Media laws are rewritten to restrict and make life difficult for publications. Court action for alleged libel and slander has increased exponentially. It’s so bad that this attempted silencing of journalists has been given a name: strategic lawsuits against public participation, or SLAPPs. Sometimes brought by the state or a politician, but more often by institutions and individuals loyal to the government. In Croatia, the public broadcaster has brought cases against other media outlets. I spoke to Primoz Cirman, a freelance investigative journalist from Slovenia, who was facing 13 claims against him from one government-affiliated businessman at the time.

Nearly 100 such cases were pending against Polish opposition newspaper Gazeta Wyborza by the end of 2022. Even in front of the hijacked judiciary in Poland, the newspaper almost always wins, but at great cost – including for the taxpayer. The newspaper and its individual journalists are wasting a lot of money, time and energy that can’t be spent on quality journalism. And it’s about intimidation: these cases are designed to make journalists think twice the next time they’re faced with a controversial topic.

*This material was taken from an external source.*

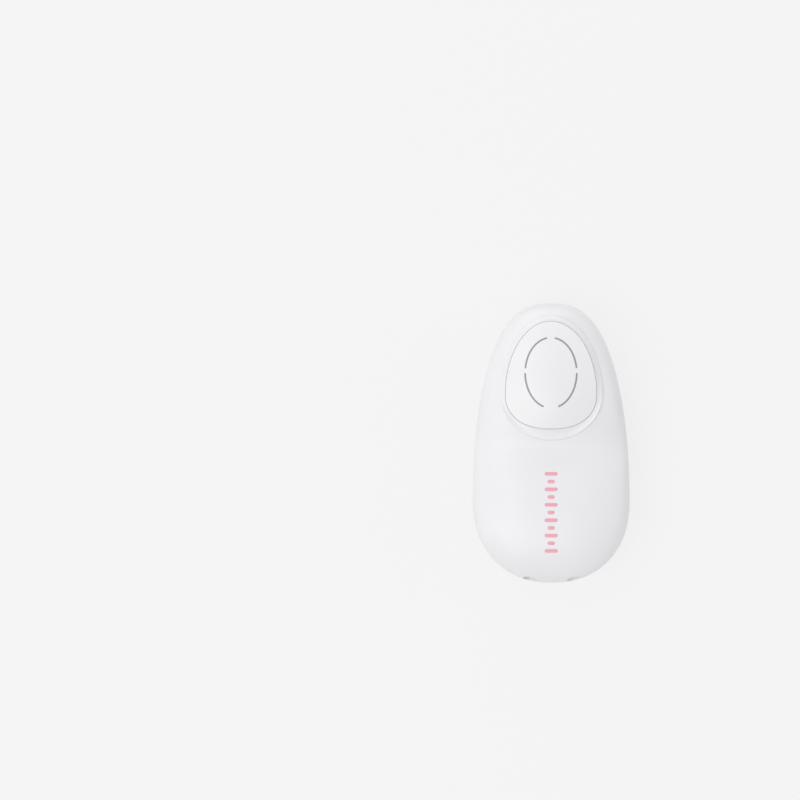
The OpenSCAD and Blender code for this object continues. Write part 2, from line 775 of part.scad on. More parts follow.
module choke() color("dimgray") translate([choke_place.x, choke_place.y, board_top]) union() {
    block(0, 0, 0, [choke_base, choke_base, choke_h / 4]);
    cylinder(d = choke_base * 0.88, h = choke_h - 0.2);
    translate([0, 0, choke_h * 0.75]) cylinder(d = choke_base, h = choke_h / 4);
}

module chip_parts() color("tan") for (y = small_rows, k = [0:4])
    block(small_pitch * (k - 2) + 0.4, y, board_top, small_part);

module status_leds() color("palegreen") for (side = [-1, 1])
    translate([side * 5.5, dome_y + 9, board_top]) {
        block(0, 0, 0, led_size);
        cylinder(d = led_size.x / 2, h = led_size.y);
    }

// --- volume wheel --------------------------------------------------------------------------------

module volume_pot() color("dimgray") translate([wheel_x, wheel_y, pot_z]) difference() {
    block(0, 0, 0, [pot_size, pot_size, board_z - pot_z]);
    translate([0, 0, -1]) cylinder(r = spindle_r + 0.05, h = board_z - pot_z);
}

module volume_dial() color("gainsboro") translate([wheel_x, wheel_y, wheel_z]) difference() {
    union() {
        linear_extrude(wheel_t) polygon([for (i = [0:4 * wheel_ridges - 1])
            let (a = 90 * i / wheel_ridges, r = wheel_r - (i % 4 < 2 ? 0 : 0.35))
            [r * cos(a), r * sin(a)]]);
        translate([0, 0, wheel_t - eps]) cylinder(r = spindle_r, h = pot_z - wheel_top + 3.4);
        translate([0, 0, wheel_t - eps]) cylinder(r = spindle_r + 1, h = 1);
    }
    translate([0, 0, -1]) cylinder(r = dial_head_r + 0.2, h = 1 + dial_head_h);
    translate([0, 0, -1]) cylinder(r = dial_screw_r + 0.05, h = 8);
}

module dial_screw() color("silver") translate([wheel_x, wheel_y, wheel_z]) difference() {
    union() {
        translate([0, 0, 0.1]) cylinder(r = dial_head_r, h = dial_head_h - 0.1);
        cylinder(r = dial_screw_r, h = 6.5);
    }
    translate([0, 0, -eps]) for (a = [0, 90]) rotate(a) block(0, 0, 0, [2, 0.5, 0.6]);
}

// --- headphone sockets -----------------------------------------------------------------------------

module jack(side) {
    translate([side * jack_x, 0, 0]) difference() {
        union() {
            block(0, jack_front + jack_l / 2, board_top, [jack_w, jack_l, jack_h]);
            translate([0, jack_face, jack_z]) rotate([-90, 0, 0]) cylinder(r = jack_nose_r, h = 5);
        }
        translate([0, jack_face - 1, jack_z]) rotate([-90, 0, 0])
            cylinder(r = jack_bore_d / 2, h = jack_depth + 1);
    }
}

module jack_left() color("white") jack(-1);
module jack_right() color("white") jack(1);

// --- cells and contacts ------------------------------------------------------------------------------

// A cell with its nub at the end that way points to: 1 to the near wall, -1 to the far wall
module cell(x, way) {
    spring_side = way > 0 ? bay_far + plate_t + coil_l : bay_near - plate_t - coil_l;
    translate([x, spring_side, cell_z]) rotate([way > 0 ? -90 : 90, 0, 0]) {
        cylinder(r = cell_r, h = cell_l - nub_l);
        cylinder(r = nub_r, h = cell_l);
    }
}

module cell_left() color("seagreen") cell(-cell_x, 1);
module cell_right() color("seagreen") cell(cell_x, -1);

// The plate that joins the cells at the tail, its lower corners clipped clear of the door
module bridge_contact() color("silver") {
    half = cell_x + contact_w / 2;
    low = -contact_w / 2;
    translate([0, bay_far + plate_t, cell_z]) rotate([90, 0, 0]) linear_extrude(plate_t)
        polygon([[-half + plate_clip, low], [half - plate_clip, low], [half, low + plate_clip],
                 [half, -low], [-half, -low], [-half, low + plate_clip]]);
}

module terminal_contacts() color("silver") for (side = [-1, 1]) {
    block(side * cell_x, bay_near - plate_t / 2, cell_z - contact_w / 2,
        [contact_w, plate_t, contact_w]);
    block(side * cell_x, bay_near - plate_t / 2, cell_z, [3, plate_t, board_z - cell_z]);
}

module contact_coils() color("silver") {
    translate([-cell_x, bay_far + plate_t, cell_z]) rotate([-90, 0, 0])
        coil(3.6, 2.4, coil_l, 3, 0.25);
    translate([cell_x, bay_near - plate_t, cell_z]) rotate([90, 0, 0])
        coil(3.6, 2.4, coil_l, 3, 0.25);
}

// --- probe ---------------------------------------------------------------------------------------------

module probe_cup() color("whitesmoke") translate([0, probe_y, 0]) rotate_extrude($fn = 96) {
    round_r = 1.5;
    polygon(concat(
        [[face_r + 0.05, 0]],
        [for (a = [0:15:90]) [cup_r - round_r + round_r * sin(a), round_r - round_r * cos(a)]],
        [[cup_r, cup_top - flange_t], [cup_r + flange_w, cup_top - flange_t],
         [cup_r + flange_w, cup_top], [face_r - 0.6, cup_top], [face_r - 0.6, face_t + 0.05],
         [face_r + 0.05, face_t + 0.05]]));
}

module probe_face() color("lavenderblush") translate([0, probe_y, 0])
    rotate_extrude($fn = 96) polygon([[0, 0], [face_r - 0.4, 0], [face_r, 0.4], [face_r, face_t],
        [0, face_t]]);

module crystal(side) translate([0, probe_y, face_t]) intersection() {
    cylinder(r = crystal_d / 2, h = crystal_t);
    translate([side > 0 ? crystal_gap / 2 : -crystal_d, -crystal_d / 2, -1])
        cube([crystal_d - crystal_gap / 2, crystal_d, crystal_t + 2]);
}

module crystal_left() color("khaki") crystal(-1);
module crystal_right() color("khaki") crystal(1);

module probe_backing() color("sienna") translate([0, probe_y, crystal_top])
    cylinder(r = face_r - 1.5, h = backing_t);

// A wire that lies in a plane across the casing: its route is a list of [y, z] places
module wire(x, route, r, sides = 8) {
    last = len(route) - 1;
    function along(k) = let (d = route[min(k + 1, last)] - route[max(k - 1, 0)]) d / norm(d);
    loop_solid([for (k = [0:last]) let (t = along(k)) [for (j = [0:sides - 1])
            let (b = 360 * j / sides, out = r * sin(b))
            [x + r * cos(b), route[k].x + t.y * out, route[k].y - t.x * out]]],
        [x, route[0].x, route[0].y], [x, route[last].x, route[last].y]);
}

module probe_leads() color("crimson") {
    rise = plug_z + plug_size.z / 2;
    start_y = probe_y - 4;
    end_y = plug_y - plug_size.y / 2;
    route = [[start_y, backing_top], [start_y, backing_top + 1.5], [start_y + 0.6, backing_top + 3.2],
        [start_y + 2.2, mix(backing_top, rise, 0.7)], [mix(start_y, end_y, 0.55), rise - 0.6],
        [end_y - 1.6, rise], [end_y, rise]];
    for (k = [0:3]) wire(1.6 * (k - 1.5), route, lead_r);
}

module lead_plug() color("ivory") block(0, plug_y, plug_z, plug_size);

module lead_socket() color("ivory") difference() {
    block(0, plug_y + 0.6, plug_z - 0.2, [plug_size.x + 2, plug_size.y + 1.6, board_z - plug_z + 0.2]);
    block(0, plug_y - 0.5, plug_z - 1, [plug_size.x + 0.1, plug_size.y + 1.1, plug_size.z + 1.05]);
}

upper_shell();
lower_shell();
button_bezel();
power_button();
ring_print();
front_mark();
button_springs();
tact_switch();
tact_plunger();
main_board();
board_screws();
board_chips();
capacitors();
quartz_can();
choke();
chip_parts();
status_leds();
volume_pot();
volume_dial();
dial_screw();
jack_left();
jack_right();
cell_left();
cell_right();
bridge_contact();
terminal_contacts();
contact_coils();
battery_door();
rating_label();
case_screws();
probe_cup();
probe_face();
crystal_left();
crystal_right();
probe_backing();
probe_leads();
lead_socket();
lead_plug();
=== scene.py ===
# Looks of a pocket fetal doppler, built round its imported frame. The shape functions below work in
# millimetres, as on a drawing, and every mesh is written in metres.
import json
import math

import bmesh
import bpy
import numpy as np
from mathutils import Matrix, Vector


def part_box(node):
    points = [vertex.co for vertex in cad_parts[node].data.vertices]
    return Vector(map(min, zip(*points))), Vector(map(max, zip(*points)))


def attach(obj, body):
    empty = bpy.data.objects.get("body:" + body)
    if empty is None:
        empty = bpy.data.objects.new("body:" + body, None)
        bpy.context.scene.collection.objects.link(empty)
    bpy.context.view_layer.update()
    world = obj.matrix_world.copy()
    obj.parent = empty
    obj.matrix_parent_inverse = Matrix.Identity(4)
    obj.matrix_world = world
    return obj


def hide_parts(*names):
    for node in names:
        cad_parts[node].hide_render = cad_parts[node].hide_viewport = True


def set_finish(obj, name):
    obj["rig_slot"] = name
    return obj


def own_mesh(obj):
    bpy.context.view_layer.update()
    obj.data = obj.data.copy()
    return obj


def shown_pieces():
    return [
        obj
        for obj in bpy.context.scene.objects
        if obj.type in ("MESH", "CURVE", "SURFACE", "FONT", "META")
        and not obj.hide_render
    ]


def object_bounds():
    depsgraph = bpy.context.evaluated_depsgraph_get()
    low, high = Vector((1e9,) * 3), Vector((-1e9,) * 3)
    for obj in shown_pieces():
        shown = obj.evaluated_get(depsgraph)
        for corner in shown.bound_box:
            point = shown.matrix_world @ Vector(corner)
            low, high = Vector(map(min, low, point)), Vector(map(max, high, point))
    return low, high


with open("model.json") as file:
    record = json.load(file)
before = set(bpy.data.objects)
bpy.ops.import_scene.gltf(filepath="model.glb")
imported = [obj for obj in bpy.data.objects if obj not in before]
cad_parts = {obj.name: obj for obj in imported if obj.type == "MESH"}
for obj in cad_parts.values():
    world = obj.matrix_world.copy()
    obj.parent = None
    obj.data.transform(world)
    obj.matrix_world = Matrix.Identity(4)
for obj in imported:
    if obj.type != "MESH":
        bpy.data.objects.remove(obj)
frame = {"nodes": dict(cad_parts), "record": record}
cad_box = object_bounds()

MM = 0.001
TINY = 1e-6


def box_mm(node):
    """Lowest and highest corner of a node, in millimetres."""
    low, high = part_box(node)
    return np.array(low) / MM, np.array(high) / MM


# --- sizes -------------------------------------------------------------------------------------

# Casing: its outline and parting line come from the frame
shell_low, shell_high = box_mm("upper_shell")
NOSE_Y = shell_high[1]
TAIL_Y = shell_low[1]
WIDTH = shell_high[0] - shell_low[0]
PARTING_Z = round(shell_low[2], 3)
WIDE_Y = -24.0  # where it is widest
PALM_RISE = 16.0  # crown over the parting line
SADDLE_DIP, SADDLE_Y, SADDLE_REACH = 5.0, -3.0, 11.0  # the hollow between palm and button
NECK_DEPTH = 9.0  # underside below the parting line, ahead of the arch
ARCH_START, ARCH_END = -8.0, 12.0
SEAM = 0.35  # straight band on each side of the parting line
BELLY_FLAT = 0.5  # cut from the belly, so that it stands
NOSE_POWER, TAIL_POWER = (2.1, 2.7), (2.2, 2.2)  # roundness of the outline's ends
NOSE_FALL, TAIL_FALL, BELLY_FALL = (5, 3), (2.6, 2.2), (4, 4)  # how the height falls to the ends
CROWN_POWER, BELLY_POWER = 2.6, 3  # squareness of the cross section

# Button: the raised oval and its rim
boss_low, boss_high = box_mm("button_bezel")
BOSS_HALF = boss_high[0]
BOSS_BACK, BOSS_FRONT, BOSS_MID = boss_low[1], boss_high[1], 20.0
BACK_POWER = 2.3  # squareness of the button's back end
RIM_W, RIM_BACK = 2.4, 4.6  # the rim's width, at the sides and at the back
RIM_RISE, RIM_SEAT = 0.7, 0.05  # over the casing: the top of the rim's outer wall, and its foot
RIM_CREST, RIM_CREST_SHARE = 0.4, 0.16  # round crest: its height and its share of the rim's width
RIM_DISH = 0.2
RIM_LIP, RIM_LIP_SHARE = 0.15, 0.05
TUB_IN = 1.1
FLOOR_Z, FLOOR_T = 26.5, 1.5  # the tub's floor, under the cap
FLOOR_TOP = FLOOR_Z + FLOOR_T

# Button: the domed cap, its stem, springs and hooks
DOME_R, DOME_Y = 58.0, 27.0
DOME_TOP = box_mm("power_button")[1][2]
DOME_Z = DOME_TOP - DOME_R
CAP_GAP, CAP_WALL, CAP_EDGE = 0.1, 1.6, 0.18
SKIRT_Z = 29.2
STEM_R, STEM_GAP = 2.2, 0.3
SPRING_X, SPRING_SEAT_R, SPRING_PEG_R = 9.0, 2.7, 1.3
SPRING_PEG_Z = FLOOR_TOP + 1.3
HOOK_Y, HOOK_HALF_W, HOOK_T = 14.0, 2.0, 1.2
HOOK_LOW, HOOK_TIP_TOP = FLOOR_Z - 1.2, FLOOR_Z - 0.1
HOOK_TIP_OUT, HOOK_TIP_HALF = 0.8, 0.7
HOOK_SLOT_HALF_W, HOOK_SLOT_HALF_L = 2.4, 1.6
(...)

Complaints of libel or slander are deliberately used to obstruct journalists in their work

Espionage

As if it weren’t enough to clamp down on media companies, individual journalists are also being targeted. By persecuting them or branding them as enemies of the state, but also by bugging them. In 2021 the Hungarian investigative journalist Szabolcs Panyi revealed how every time he asked the government for a response, his phone was hacked with the Israeli surveillance software Pegasus. They read his emails and apps and were able to control his microphone and camera without his knowledge. “The only thing that stood out – in retrospect – is that several sources suddenly didn’t want to talk to me anymore. As if they’d been tipped off that it was now extra dangerous,” says Panyi. The intimidation was not only directed at him but was also meant to deter sources.

Auto-mutilation: self-censorship and activism

The sad thing is that previously independent media and journalists have themselves become worse off due to this enormous pressure. Some get caught up in the new editorial direction of a transformed paper or radio station and censor themselves. Not everyone can or will oppose it on principle.

Others – they are only human – react strongly to government interference and hostility and do the things they are accused of: they wage fierce opposition against those in power. Without sources and with less funding, it’s easier to fill pages with opinions than with investigation. Journalism becomes activism. It’s a grim impoverishment and politicisation that does no favours to citizens.